Ronnette Riley, a New York architectwho has worked on accessibility and ADA compliance her entire career, said that the law was likely created with new construction in mind. Owners of buildings constructed after the ADA became law have no excuse for being noncompliant.
But ADA compliance in older buildings is far more complicated. Structural changes in older buildings, especially those landmarked or in a historic district, often requires approval from other government agencies. This poses a challenge for small business owners who may not know the ins and outs of ADA regulations, including what would be considered “feasible” or “readily achievable” under the law.
The ADA code is “not for the faint of heart”, Riley said. “It’s very convoluted in places and there are judgment calls.”
Jessica Walker, president and CEO of the Manhattan Chamber of Commerce, who testified last year in front of the New York city council on the impact that these serial ADA lawsuits can have on small business owners, said there needs to be more education for small businesses so they know what their ADA responsibilities are.

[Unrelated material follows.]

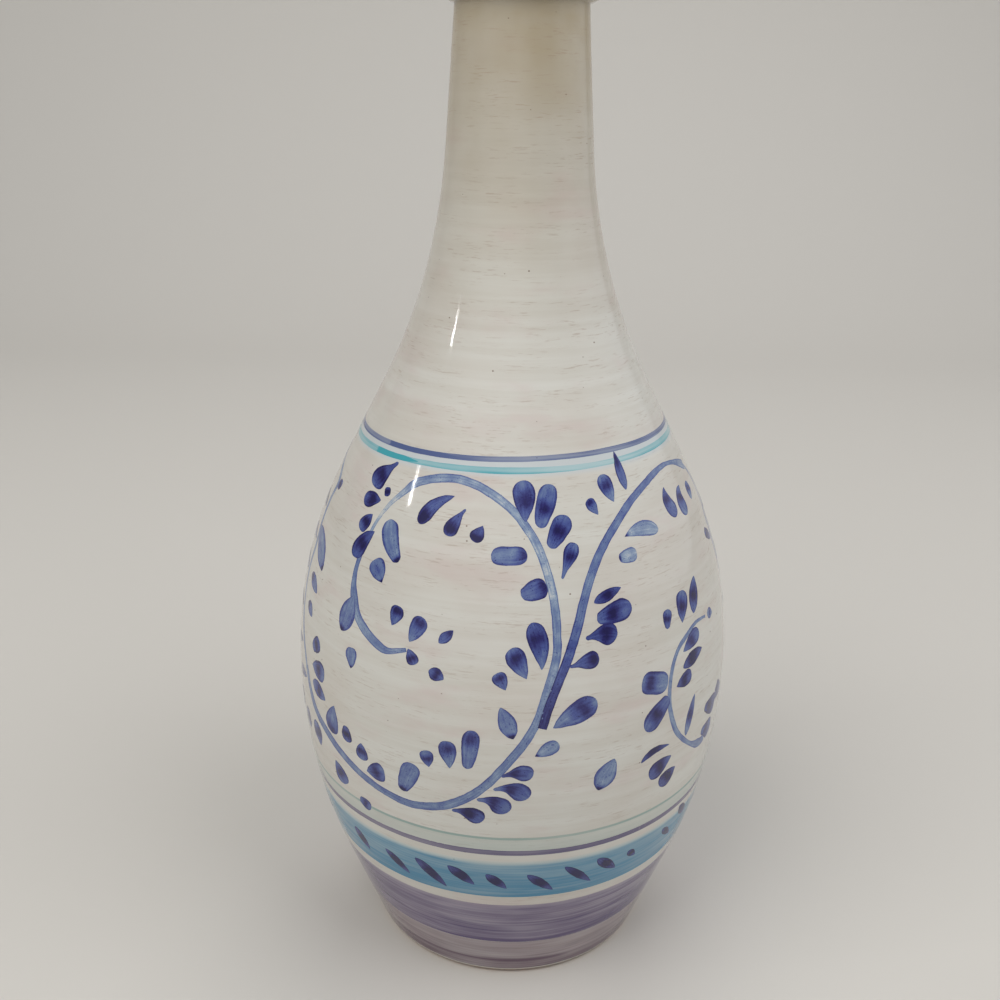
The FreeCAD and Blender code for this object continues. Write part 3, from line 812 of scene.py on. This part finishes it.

For example, leases often include a clause that makes renters responsible for ADA violations, including paying the legal fees of their landlords, who are often named in the lawsuit as well.
Stebbins said that the court system should be more willing to sanction lawyers for filing false claims against small businesses, which would discourage serial litigation. Nogueira determined that more than 75% of the 35 violations listed in the lawsuit against him were invalid.
Another solution to help business owners was proposed in the US House in December: the bipartisan ADA 30 Days to Comply Act would offer a 30-day remediation window for businesses to become ADA compliant.
But ADA advocates are concerned that such a cure period would set “a dangerous precedent for all civil rights”.
“If Congress accepts that disability discrimination deserves a warning and a waiting period, it invites the same logic for every other protected class. Advocates across the civil rights coalition should treat this as a test case, not a niche disability issue,” Uzeta said.